There have been some strange nominations in this category in the past, so it might be said that the Roberts and Williamson pieces are not that bizarre as nominees. Perhaps so, but the award has usually been won by works that are very clearly on-topic - check out Wikipedia's list of nominated works and winners.

Once we include on the list of nominees an article about the history and nature of science - with no particular connection made to fantasy and SF - and a book of jokes and snarky comments by someone who happens to be a science fiction writer, where does it end? It hasn't escaped me that both of my own books that were published last year would have had as much claim (or a better claim) than these works. So would, taken as a whole, last year's issues of The Journal of Evolution and Technology.

I'm not complaining, because I still don't think that Humanity Enhanced or Intelligence Unbound or JET should have been eligible, and I wouldn't have dreamt of suggesting anyone nominate them. (Conversely, my book under contract with Springer for publication a couple of years down the track will certainly be eligible.) But if the items by Roberts and Williamson are considered legitimate, it seems that in future all sorts of works might have a claim for consideration.

Once we get to that point, why not nominate, say, Nick Bostrom's recent book on superintelligence?

At the same time, there are plenty of other obvious contenders that might have been on the list, such as the second volume of William Patterson's huge biography of Heinlein and/or Brian Atteberry's new book about the fantasy genre. It is unfortunate that books such as these have been pushed out by dubiously relevant (and sometimes very flawed) contenders.

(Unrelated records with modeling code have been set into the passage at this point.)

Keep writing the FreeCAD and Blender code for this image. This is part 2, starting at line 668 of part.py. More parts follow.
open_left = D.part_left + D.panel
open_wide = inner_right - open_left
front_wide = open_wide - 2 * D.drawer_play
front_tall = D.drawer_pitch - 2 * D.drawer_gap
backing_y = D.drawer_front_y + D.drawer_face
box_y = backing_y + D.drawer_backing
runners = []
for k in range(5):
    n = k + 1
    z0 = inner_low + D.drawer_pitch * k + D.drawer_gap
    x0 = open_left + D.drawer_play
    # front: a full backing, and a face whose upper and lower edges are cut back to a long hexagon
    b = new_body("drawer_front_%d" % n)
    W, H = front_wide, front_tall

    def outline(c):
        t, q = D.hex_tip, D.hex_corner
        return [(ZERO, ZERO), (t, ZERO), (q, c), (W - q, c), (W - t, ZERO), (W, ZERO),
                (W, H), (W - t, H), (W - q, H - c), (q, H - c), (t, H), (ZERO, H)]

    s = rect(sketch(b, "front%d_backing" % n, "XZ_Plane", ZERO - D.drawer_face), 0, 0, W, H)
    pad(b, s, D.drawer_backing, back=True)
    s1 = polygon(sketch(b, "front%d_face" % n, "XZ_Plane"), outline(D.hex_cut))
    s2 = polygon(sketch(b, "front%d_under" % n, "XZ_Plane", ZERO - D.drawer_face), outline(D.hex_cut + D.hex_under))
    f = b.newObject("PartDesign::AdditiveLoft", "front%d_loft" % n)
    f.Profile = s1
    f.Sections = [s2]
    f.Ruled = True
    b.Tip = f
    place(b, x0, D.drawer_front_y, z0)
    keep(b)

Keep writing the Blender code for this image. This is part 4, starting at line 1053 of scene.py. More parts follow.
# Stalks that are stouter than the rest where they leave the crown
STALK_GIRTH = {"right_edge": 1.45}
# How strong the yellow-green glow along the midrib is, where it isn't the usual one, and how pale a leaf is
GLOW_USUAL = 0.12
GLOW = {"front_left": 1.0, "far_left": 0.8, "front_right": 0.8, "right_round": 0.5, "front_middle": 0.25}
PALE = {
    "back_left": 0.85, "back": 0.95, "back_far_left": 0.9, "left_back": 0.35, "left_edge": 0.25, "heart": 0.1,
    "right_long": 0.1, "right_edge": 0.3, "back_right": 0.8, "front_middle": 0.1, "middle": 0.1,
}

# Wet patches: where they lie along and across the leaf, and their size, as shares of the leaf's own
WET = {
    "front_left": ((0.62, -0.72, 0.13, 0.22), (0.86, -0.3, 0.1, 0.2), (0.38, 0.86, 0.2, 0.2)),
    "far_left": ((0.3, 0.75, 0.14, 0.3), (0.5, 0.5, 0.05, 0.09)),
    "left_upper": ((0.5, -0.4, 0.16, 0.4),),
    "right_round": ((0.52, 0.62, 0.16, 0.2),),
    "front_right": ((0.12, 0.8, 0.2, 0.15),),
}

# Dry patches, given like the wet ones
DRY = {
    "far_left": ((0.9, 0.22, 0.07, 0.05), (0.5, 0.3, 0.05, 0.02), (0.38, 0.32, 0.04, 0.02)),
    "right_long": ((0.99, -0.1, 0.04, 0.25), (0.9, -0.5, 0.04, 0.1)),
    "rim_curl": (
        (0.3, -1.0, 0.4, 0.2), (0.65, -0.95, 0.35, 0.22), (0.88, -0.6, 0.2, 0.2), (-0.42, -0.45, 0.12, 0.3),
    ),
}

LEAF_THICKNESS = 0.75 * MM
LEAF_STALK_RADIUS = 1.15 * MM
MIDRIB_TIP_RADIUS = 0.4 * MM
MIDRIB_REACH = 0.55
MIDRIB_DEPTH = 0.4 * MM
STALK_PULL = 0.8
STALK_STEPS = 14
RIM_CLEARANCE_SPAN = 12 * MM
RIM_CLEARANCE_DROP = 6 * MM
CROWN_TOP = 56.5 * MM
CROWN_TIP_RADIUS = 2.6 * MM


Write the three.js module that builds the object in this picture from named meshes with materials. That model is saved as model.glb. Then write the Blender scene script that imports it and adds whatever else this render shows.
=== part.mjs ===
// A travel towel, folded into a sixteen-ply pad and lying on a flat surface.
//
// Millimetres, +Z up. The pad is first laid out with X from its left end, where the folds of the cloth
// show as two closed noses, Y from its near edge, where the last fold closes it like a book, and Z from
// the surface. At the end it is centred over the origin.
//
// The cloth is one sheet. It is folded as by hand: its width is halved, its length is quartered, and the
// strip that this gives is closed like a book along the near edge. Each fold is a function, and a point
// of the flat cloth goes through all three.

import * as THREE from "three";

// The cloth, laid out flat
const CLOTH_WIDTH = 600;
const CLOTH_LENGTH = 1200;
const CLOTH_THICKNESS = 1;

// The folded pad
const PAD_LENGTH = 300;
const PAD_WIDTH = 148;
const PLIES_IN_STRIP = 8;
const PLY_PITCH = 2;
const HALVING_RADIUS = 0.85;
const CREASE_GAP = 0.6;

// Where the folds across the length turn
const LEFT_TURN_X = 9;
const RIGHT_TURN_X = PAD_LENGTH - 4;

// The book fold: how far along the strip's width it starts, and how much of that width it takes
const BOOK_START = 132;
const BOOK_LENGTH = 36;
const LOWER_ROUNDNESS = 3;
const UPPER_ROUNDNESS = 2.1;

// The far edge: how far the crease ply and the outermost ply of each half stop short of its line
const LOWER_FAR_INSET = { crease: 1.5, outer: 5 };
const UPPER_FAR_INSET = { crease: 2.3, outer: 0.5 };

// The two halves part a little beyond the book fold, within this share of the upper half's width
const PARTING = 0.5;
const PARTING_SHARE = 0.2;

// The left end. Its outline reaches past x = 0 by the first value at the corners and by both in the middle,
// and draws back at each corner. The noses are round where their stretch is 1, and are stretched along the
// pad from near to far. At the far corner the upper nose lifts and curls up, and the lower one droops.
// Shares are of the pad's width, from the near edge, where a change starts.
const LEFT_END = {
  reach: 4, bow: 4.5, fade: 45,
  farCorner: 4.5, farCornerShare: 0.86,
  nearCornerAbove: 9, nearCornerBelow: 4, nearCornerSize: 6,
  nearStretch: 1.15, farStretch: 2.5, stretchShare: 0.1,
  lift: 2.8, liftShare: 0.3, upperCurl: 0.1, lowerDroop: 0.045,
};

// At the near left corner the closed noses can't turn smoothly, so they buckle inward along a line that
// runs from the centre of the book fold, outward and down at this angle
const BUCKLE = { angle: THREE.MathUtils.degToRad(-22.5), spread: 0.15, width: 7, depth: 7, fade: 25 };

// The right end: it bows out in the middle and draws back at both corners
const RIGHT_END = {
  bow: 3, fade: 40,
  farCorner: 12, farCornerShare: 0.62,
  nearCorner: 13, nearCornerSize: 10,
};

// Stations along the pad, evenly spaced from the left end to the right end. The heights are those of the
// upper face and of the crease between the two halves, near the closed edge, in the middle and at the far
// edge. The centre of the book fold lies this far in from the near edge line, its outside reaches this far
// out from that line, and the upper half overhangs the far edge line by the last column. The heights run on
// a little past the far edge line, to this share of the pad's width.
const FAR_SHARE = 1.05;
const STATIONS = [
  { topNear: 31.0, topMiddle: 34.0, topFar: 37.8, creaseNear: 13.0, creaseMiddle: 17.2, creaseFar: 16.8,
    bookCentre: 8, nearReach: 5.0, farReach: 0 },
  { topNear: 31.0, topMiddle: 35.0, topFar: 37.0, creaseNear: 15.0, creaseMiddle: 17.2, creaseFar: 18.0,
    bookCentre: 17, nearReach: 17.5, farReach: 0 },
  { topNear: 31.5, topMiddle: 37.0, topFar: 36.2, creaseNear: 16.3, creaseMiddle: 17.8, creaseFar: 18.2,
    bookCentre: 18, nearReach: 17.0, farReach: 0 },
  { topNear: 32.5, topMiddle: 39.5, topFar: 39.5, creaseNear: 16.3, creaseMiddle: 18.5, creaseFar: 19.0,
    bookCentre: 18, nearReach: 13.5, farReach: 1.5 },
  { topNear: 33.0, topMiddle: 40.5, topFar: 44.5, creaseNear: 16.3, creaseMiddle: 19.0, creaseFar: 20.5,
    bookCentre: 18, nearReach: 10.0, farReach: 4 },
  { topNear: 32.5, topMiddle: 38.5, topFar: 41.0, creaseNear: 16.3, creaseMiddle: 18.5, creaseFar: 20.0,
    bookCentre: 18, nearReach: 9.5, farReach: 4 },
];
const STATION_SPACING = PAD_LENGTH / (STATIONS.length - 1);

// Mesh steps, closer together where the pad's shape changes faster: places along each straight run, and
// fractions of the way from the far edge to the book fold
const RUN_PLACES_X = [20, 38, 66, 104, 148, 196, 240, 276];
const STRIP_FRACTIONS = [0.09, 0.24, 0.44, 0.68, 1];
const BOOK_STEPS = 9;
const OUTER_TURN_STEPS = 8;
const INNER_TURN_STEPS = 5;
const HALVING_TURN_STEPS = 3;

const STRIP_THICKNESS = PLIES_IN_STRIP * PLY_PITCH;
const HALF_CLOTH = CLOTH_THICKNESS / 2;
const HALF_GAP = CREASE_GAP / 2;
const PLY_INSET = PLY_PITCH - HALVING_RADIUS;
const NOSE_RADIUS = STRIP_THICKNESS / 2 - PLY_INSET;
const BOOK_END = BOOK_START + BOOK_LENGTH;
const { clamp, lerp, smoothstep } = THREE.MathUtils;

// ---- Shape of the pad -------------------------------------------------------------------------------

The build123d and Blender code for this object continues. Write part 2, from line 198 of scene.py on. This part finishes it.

Of course, this raises large issues about politicisation of awards, especially when you have a group of people putting together a specific slate that they asked their fans to nominate on essentially political grounds. I've been very measured in what I've said about the people associated with the "Sad Puppies" campaign, partly because no great purpose is served by having yet another person (i.e. me) piling on in criticising them, and partly because I actually think some of the criticism they've received has been unfair, hyperbolic, abusive, and generally excessive. That makes me feel disinclined to add to all the flak (and to wonder whether I might cop some myself, from both sides, if I so much as tried to say something that attempted to be fair and measured).

But I can't be entirely silent after reading the five works nominated in this list - which correspond exactly with what was on the Sad Puppies official slate.

So... even if there is a legitimate grain of truth somewhere amongst what the folks in the Sad Puppies campaign have been complaining about, and fully acknowledging Larry Correia and Brad Torgersen as being well-meaning, decent people, etc. (not the monsters they are claimed to be by some), this campaign has been dreadfully wrongheaded. Worse, it has led to some perverse outcomes. If the idea was to go outside the box and identify outstanding work that might normally have been overlooked in favour of a group of well-networked "usual suspects", it does not appear to have turned out that way. And surely even people like Correia and Torgersen must (privately?) be horrified that Patterson's book is not shortlisted, whereas volume 1 was shortlisted in 2011, even though it didn't win.

I won't be trying to punish works or authors merely for being on the Sad Puppies slate. But I hope that this campaign will not be repeated in 2016 - at least not in anything remotely like the form we have seen this year.